EXERCISE REQUIREMENTS —
Exactly the lines between the line containing "716 of scene.py. This part finishes it." and the line containing "strips.add(rings, base, base", together with those two lines, are to be output.

PROVIDED DATA —

☆ ☆ ☆

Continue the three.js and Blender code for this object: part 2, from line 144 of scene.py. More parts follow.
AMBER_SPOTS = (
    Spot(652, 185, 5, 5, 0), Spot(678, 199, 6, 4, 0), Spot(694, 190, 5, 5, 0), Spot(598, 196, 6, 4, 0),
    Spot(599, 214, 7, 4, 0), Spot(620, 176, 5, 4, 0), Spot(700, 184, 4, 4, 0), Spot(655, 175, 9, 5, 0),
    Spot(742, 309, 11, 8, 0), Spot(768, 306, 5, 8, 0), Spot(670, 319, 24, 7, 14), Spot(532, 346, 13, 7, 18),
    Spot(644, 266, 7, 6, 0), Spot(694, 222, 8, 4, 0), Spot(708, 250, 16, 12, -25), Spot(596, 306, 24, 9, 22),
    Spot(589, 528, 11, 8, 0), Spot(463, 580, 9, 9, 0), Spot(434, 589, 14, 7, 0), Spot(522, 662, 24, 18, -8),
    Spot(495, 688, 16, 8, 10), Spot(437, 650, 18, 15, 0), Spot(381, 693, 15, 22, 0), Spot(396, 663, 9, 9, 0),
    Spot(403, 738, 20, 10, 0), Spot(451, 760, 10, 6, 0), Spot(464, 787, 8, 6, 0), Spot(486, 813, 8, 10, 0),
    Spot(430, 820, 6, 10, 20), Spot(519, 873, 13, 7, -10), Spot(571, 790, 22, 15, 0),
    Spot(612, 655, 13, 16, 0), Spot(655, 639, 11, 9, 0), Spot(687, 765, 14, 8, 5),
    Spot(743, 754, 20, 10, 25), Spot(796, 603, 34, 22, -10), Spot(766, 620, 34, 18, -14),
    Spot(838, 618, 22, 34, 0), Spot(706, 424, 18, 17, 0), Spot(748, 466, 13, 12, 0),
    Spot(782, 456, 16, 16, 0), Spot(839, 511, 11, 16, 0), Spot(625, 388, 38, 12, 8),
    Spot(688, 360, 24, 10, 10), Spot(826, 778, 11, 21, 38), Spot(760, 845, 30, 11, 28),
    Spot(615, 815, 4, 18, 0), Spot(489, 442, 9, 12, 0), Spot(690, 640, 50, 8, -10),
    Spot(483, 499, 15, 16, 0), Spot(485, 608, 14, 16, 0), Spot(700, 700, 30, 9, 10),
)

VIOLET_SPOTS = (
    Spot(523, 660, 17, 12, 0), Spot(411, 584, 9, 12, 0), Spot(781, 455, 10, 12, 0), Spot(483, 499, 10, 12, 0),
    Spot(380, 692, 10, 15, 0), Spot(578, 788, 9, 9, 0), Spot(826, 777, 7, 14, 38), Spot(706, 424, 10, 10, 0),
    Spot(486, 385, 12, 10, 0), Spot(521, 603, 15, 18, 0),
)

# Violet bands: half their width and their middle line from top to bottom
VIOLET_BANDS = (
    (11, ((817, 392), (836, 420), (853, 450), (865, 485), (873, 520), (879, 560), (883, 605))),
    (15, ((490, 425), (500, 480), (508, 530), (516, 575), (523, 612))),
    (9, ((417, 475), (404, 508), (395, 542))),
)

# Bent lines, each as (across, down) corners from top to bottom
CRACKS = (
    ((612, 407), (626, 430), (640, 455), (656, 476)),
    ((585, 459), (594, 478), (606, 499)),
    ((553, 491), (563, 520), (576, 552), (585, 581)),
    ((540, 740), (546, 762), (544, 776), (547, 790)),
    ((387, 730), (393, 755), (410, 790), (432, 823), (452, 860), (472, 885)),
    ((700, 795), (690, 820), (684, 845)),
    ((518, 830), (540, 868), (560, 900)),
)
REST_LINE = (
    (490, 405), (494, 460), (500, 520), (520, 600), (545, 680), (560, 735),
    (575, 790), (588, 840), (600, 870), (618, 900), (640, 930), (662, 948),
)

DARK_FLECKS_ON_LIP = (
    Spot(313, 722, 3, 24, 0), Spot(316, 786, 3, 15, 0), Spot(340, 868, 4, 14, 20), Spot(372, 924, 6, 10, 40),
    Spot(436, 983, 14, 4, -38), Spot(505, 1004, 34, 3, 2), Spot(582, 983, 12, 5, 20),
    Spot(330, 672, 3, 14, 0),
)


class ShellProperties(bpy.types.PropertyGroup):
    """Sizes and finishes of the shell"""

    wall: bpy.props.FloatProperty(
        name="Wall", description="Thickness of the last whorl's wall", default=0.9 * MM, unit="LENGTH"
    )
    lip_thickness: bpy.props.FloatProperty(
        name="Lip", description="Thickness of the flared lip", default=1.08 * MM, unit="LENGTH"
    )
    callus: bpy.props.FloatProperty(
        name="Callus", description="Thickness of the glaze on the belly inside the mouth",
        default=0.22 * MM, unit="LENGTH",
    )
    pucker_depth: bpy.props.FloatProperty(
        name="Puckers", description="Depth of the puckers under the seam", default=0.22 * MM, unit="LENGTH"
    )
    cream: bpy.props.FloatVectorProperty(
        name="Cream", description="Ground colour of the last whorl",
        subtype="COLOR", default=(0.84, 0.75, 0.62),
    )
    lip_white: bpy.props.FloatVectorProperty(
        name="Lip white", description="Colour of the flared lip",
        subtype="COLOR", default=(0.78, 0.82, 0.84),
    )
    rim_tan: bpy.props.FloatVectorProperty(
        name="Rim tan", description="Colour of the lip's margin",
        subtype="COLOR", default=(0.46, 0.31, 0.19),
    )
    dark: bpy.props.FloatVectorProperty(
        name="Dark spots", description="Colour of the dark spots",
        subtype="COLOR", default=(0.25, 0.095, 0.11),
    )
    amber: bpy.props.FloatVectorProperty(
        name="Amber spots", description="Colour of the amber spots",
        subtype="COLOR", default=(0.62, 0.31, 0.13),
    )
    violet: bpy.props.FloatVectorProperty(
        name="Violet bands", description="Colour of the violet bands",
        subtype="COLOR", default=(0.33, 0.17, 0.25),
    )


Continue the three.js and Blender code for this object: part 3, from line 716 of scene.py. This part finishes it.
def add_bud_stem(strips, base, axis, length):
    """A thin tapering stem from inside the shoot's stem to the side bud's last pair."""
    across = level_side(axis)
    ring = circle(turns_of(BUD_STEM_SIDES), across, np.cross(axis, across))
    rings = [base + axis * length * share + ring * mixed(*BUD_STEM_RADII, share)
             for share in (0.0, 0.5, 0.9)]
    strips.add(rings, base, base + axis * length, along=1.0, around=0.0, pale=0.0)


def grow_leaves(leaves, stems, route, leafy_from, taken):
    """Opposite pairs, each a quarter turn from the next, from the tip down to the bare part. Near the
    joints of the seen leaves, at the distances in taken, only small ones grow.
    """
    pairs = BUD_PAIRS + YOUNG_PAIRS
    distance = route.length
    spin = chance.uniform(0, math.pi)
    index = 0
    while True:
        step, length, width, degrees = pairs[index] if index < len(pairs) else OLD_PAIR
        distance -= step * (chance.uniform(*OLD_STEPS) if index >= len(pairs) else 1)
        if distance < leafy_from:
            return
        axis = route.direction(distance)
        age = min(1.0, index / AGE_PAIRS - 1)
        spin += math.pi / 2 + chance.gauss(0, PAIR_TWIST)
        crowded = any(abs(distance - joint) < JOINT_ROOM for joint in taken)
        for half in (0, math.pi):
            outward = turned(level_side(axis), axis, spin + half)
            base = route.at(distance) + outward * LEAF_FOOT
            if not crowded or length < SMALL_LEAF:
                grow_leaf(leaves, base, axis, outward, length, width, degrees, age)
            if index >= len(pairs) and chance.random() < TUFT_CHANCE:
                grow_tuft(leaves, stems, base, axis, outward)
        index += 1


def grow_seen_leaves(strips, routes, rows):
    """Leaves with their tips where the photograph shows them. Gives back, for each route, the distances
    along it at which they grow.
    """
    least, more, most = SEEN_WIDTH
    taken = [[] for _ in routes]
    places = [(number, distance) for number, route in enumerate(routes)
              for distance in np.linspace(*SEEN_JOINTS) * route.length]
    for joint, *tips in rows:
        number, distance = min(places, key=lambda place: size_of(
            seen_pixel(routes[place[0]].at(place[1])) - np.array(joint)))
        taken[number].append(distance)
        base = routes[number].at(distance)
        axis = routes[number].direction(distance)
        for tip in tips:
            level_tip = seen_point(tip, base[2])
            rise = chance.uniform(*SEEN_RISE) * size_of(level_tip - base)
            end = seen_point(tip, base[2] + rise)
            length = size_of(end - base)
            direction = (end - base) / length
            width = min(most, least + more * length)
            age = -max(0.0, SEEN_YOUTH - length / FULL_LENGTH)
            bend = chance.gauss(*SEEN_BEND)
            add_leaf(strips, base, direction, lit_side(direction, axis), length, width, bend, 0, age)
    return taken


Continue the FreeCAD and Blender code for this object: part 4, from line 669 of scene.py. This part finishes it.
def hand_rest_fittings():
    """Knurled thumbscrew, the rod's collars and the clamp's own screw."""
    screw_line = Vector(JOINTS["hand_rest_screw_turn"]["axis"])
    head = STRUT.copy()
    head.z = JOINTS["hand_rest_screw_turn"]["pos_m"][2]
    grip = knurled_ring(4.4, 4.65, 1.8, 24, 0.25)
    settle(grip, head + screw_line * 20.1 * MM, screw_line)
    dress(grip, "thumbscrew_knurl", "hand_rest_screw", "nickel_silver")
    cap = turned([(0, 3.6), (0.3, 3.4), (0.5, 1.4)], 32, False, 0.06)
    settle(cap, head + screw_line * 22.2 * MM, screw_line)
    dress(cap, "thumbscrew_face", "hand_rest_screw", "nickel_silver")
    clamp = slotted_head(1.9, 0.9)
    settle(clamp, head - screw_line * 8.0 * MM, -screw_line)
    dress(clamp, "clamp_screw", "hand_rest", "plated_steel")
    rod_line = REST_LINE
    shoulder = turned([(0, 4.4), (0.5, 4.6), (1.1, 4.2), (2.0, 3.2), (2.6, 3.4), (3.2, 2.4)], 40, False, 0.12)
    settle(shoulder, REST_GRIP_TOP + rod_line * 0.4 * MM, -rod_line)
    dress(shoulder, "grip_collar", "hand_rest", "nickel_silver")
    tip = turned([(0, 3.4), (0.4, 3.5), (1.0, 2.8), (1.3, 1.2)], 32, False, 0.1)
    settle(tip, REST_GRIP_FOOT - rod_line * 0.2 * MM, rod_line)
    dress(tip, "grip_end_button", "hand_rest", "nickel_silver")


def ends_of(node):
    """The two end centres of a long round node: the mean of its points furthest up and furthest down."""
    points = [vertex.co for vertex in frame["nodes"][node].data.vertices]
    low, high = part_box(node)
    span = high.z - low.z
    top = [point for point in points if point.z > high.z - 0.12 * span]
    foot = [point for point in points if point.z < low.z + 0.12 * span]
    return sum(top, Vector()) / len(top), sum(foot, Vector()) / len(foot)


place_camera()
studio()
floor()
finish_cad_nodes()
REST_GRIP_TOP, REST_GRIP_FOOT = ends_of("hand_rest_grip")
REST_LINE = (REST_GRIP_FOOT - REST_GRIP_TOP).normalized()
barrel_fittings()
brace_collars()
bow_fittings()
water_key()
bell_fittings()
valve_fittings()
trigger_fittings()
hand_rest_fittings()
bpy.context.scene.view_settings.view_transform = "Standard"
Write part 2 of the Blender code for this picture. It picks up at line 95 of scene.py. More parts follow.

☆ ☆ ☆

WRITTEN ANSWER —
Continue the three.js and Blender code for this object: part 3, from line 716 of scene.py. This part finishes it.
def add_bud_stem(strips, base, axis, length):
    """A thin tapering stem from inside the shoot's stem to the side bud's last pair."""
    across = level_side(axis)
    ring = circle(turns_of(BUD_STEM_SIDES), across, np.cross(axis, across))
    rings = [base + axis * length * share + ring * mixed(*BUD_STEM_RADII, share)
             for share in (0.0, 0.5, 0.9)]
    strips.add(rings, base, base + axis * length, along=1.0, around=0.0, pale=0.0)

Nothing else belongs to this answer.